Wondering if anyone has had contact or a run-in with county Ag regarding proper stencil / signage on their hives during almond pollination this year? I was going to register for an apiary brand number, but this program's guidelines say we are supposed to have a sign + stencil of our name and contact info on the side of the box. Here's the text from their site: 



> Registering your beehives is the law. California law requires beekeepers to annually register bees with their local County Agricultural Commissioners and notify the county of any relocation movement. This registration enables communication efforts between beekeepers, pesticide applicators, and county agricultural commissioners to reduce pesticide incidents with bees. AB 2468, which goes into effect January 1, 2019, reinforces and updates the current registration and notification requirements. The law states:
> 
> Every California and out-of-state beekeeper who moves bees into the state or comes into possession of an apiary must register with the appropriate County Agricultural Commissioner.
> Hives must be identified by a prominently displayed sign and are stenciled with the owner’s name, address, and phone number.
> ...


I thought if you got an apiary brand you didn't need to have stencil or your info on boxes…?


----------



## odfrank (May 13, 2002)

Government is great at making laws and poor at enforcing them. I suggest a brand number which is harder to paint over and should satisfy any inspector. You are supposed to post a sign identifying you as owner at each site. I have had one since the late '70s. $25 for the state plus the cost of your brander. You will be something like 15-43 or 15-44.


----------



## liljake83 (Jul 2, 2013)

Have had run ins in the past stensils with name and number seem to satisfy them


----------



## Oldtimer (Jul 4, 2010)

There is something a bit like that in my country, if what you guys have is similar, realise it's in large part for your own protection. Serves several purposes, one of them being to make it just that bit harder for thieves.


----------



## Gazelle (May 17, 2015)

Butte county in Northern California offered this for years. Register your hives and yard. They took a google earth pic. This prevents unwanted spraying. I was told if they mistakenly sprayed your yard you would be reimbursed.


----------



## manddhoney (Dec 22, 2012)

Gazelle said:


> Butte county in Northern California offered this for years. Register your hives and yard. They took a google earth pic. This prevents unwanted spraying. I was told if they mistakenly sprayed your yard you would be reimbursed.

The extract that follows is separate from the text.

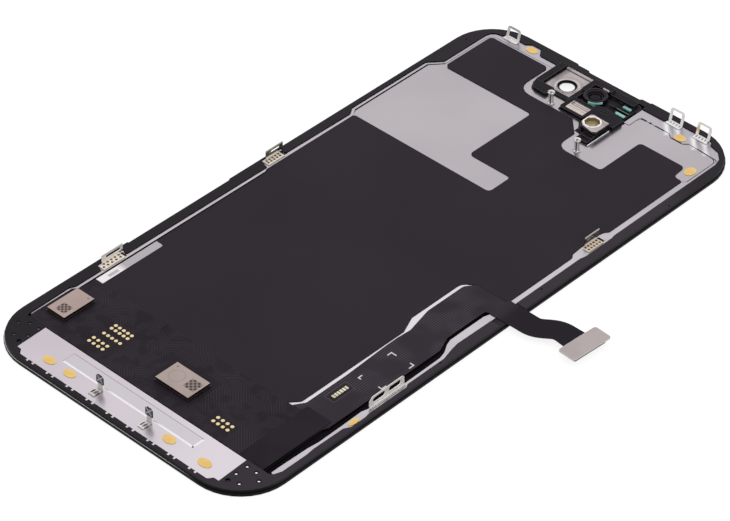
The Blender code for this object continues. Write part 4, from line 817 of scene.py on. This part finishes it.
for name in ("contact_spring_1", "contact_spring_2"):
    low, high = span(name)
    mid_x, mid_z = (low.x + high.x) / 2, high.z - HEAD_SIZE / 2
    made, tree, shader, body = bright_strip(name + "_steel", "E9E6E4", "D3CFCD", metallic=0.2, shade=0.6)
    x, y, z = axes(tree)
    across, up = maths(tree, "SUBTRACT", x, mid_x), maths(tree, "SUBTRACT", z, mid_z)
    rising = maths(tree, "ABSOLUTE", maths(tree, "SUBTRACT", across, up))
    falling = maths(tree, "ABSOLUTE", maths(tree, "ADD", across, up))
    cross = ramp(tree, maths(tree, "MINIMUM", rising, falling), 0.3, 0.16)
    field = HEAD_SIZE / 2 - HEAD_BORDER
    inner = both(tree, *(ramp(tree, maths(tree, "ABSOLUTE", way), field + 0.05, field - 0.05)
                         for way in (across, up)))
    head = ramp(tree, z, mid_z - HEAD_SIZE / 2 - 0.2, mid_z - HEAD_SIZE / 2)
    foot = ramp(tree, z, low.z + 0.4, low.z + 0.3)
    slots = both(tree, stripes(tree, x, FOOT_SLOT_PITCH, 0.1, 0.6), foot,
                 ramp(tree, y, low.y + 1.5, low.y + 1.3), ramp(tree, y, low.y + 0.3, low.y + 0.5))
    body = coated(
        tree, body,
        (head, "201E1F"),
        (both(tree, cross, inner, head), "C4C0BF", 0.85),
        (slots, "3A3736", 0.85),
    )
    grain_and_dress(made, tree, shader, body, name)

# %% The posts
POST_REFLECTION_STREAKS = ((0.25, -0.5), (-0.45, -0.35), (0.55, 0.1))
STREAK_RADIUS = 0.16

for name, post in zip(("standoff_post_left", "standoff_post_right"), POSTS):
    made, tree, shader, body = bright_strip(name + "_metal", "F0EDEB", "DEDAD8", metallic=0.3, shade=0.4,
                                            roughness=0.16)
    # Dark upright streaks, painted reflections, where these discs cut the post's side.
    marks = either(tree, *(disc(tree, post.x + across, post.y + along, STREAK_RADIUS)
                           for across, along in POST_REFLECTION_STREAKS))
    body = coated(tree, body, (marks, "2C2A2B", 0.85))
    grain_and_dress(made, tree, shader, body, name)

# %% [markdown]
# ## The camera seat and the small covers
# The seat is satin steel with a warm tone and turned rings round its hole. The flood window is
# a pale striped plate, and the projector's cover is stamped steel round a greenish filter. Their
# ribs are a fraction of a millimetre wide, so they are stripes in the material, each placed from
# its own solid.

# %% Camera seat
CAMERA = Vector((-6.45, TOP - 7.9, 0))
CAMERA_HOLE = 2.1
SEAT_ARCS = ((3.0, 0.05), (3.35, 0.04))
SEAT_RING = 2.5
LEDGE_PITCH = math.pi / 8
seat_low, seat_high = span("camera_seat")

seat, tree, shader = finish("seat_steel", "ADA3A3", 0.3, metallic=1.0)
y = axes(tree)[1]
off = distance(tree, CAMERA.x, CAMERA.y)
shade = patch(tree, seat_low.x + 0.6, seat_high.y - 2.6, 0.7, 2.6, 0.0, 1.2)
dark_arcs = either(tree, *(band(tree, off, radius, half, 0.06) for radius, half in SEAT_ARCS))
light_ring = band(tree, off, SEAT_RING, 0.08, 0.08)
hole_wall = ramp(tree, off, CAMERA_HOLE + 0.04, CAMERA_HOLE - 0.04)
ledge = box_patch(tree, seat_low.x, seat_high.x, seat_high.y - 1.0, seat_high.y, 0.1)
lines = stripes(tree, y, LEDGE_PITCH, 0.2, 0.9)
# Painted shadow near the seat's left and far edges, painted shade in corners and on the hole's wall, and a
# painted highlight on the edges.
body = coated(
    tree, toned(tree, "ADA3A3", "A1989A", 300),
    (both(tree, ledge, lines), "5F595B", 0.35),
    (dark_arcs, "5A5254", 0.6),
    (light_ring, "E9E4E4", 0.5),
    (shade, "4A4244", 0.5),
    (corner_shade(tree, 1.2, 0.8), "1A1517"),
    (edge_highlight(tree, 0.08), "F2EEEE", 0.6),
    (hole_wall, "0A080A"),
)
grained(tree, shader, body, 7000, 0.08, 0.1)
dress(seat, "camera_seat")

# %% Flood window
ROW_PITCH = 0.56
low, high = span("flood_window")

flood, tree, shader = finish("flood_window", "E6D8D3", 0.3, coat=0.2)
y = axes(tree)[1]
rows = both(tree, stripes(tree, maths(tree, "SUBTRACT", high.y, y), ROW_PITCH, -0.1, 0.4),
            box_patch(tree, low.x + 0.3, high.x - 0.1, high.y - 1.7, high.y - 0.02, 0.05))
near_line = box_patch(tree, low.x + 0.2, high.x - 0.3, high.y - 2.02, high.y - 1.88, 0.05)
end_bar = box_patch(tree, low.x + 0.12, low.x + 0.62, high.y - 1.2, high.y - 0.1, 0.06)
dark = either(tree, rows, end_bar, part_of(tree, near_line, 0.5))
# The edges get a painted highlight.
body = coated(tree, toned(tree, "E8DAD5", "DCCDC8", 500), (dark, "1E1618", 0.9),
              (edge_highlight(tree, 0.08), "FBF6F4", 0.6))
grained(tree, shader, body, 6000, 0.1, 0.05)
dress(flood, "flood_window")

# %% Projector cover and filter
FOLD_PITCH = 0.55
COVER_TOP = span("projector_cover")[1].z
COVER_END = span("projector_cover")[1].y

made, tree, shader, body = bright_strip("projector_steel", "C2B7B5", "B0A5A4", metallic=0.4, shade=0.1,
                                        roughness=0.3, reach=0.3)
x, y, z = axes(tree)
off = distance(tree, filter_mid.x, filter_mid.y)
folds = both(tree, stripes(tree, y, FOLD_PITCH, 0.0, 0.6),
             ramp(tree, y, COVER_END - 1.5, COVER_END - 1.3),
             ramp(tree, x, filter_mid.x - 0.6, filter_mid.x - 0.2))
low_side_shade = both(tree, ramp(tree, z, COVER_TOP - 0.1, COVER_TOP - 0.2),
                ramp(tree, off, FILTER_HOLE + 0.1, FILTER_HOLE + 0.3))
# A painted highlight round the filter's hole and painted shade on the cover's low sides.
body = coated(
    tree, body,
    (folds, "4A4244", 0.6),
    (ramp(tree, off, FILTER_HOLE, FILTER_HOLE - 0.15), "FFFCFA", 0.9),
    (low_side_shade, "3A3334", 0.7),
)
grain_and_dress(made, tree, shader, body, "projector_cover")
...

I finally registered with Beewhere Fieldwatch end of March. Very easy to sign up and manage; no additional cost. Must be previously registered with county ag commisioner with at least 1 county at cost of $10 annually; also mandatory. 

This registration is law and mandatory for all beekeepers. Additionally, as a broker and beekeeper, I am responsible for managing and registering any hives for Almond Pollination. This program allows for inputting specific time frame or entire year per location.

No more "apiary movement notices" for me; simply input into fieldwatch system.


----------



## manddhoney (Dec 22, 2012)

FYI; any beekeeper enrolled in U.S.D.A. ELAP program must now be registered in BeeWhere program. To be registered in BeeWhere program, you must first register with all counties where you have apiary locations and pay $10 filing fee in at least 1 of those counties you are registered in.


----------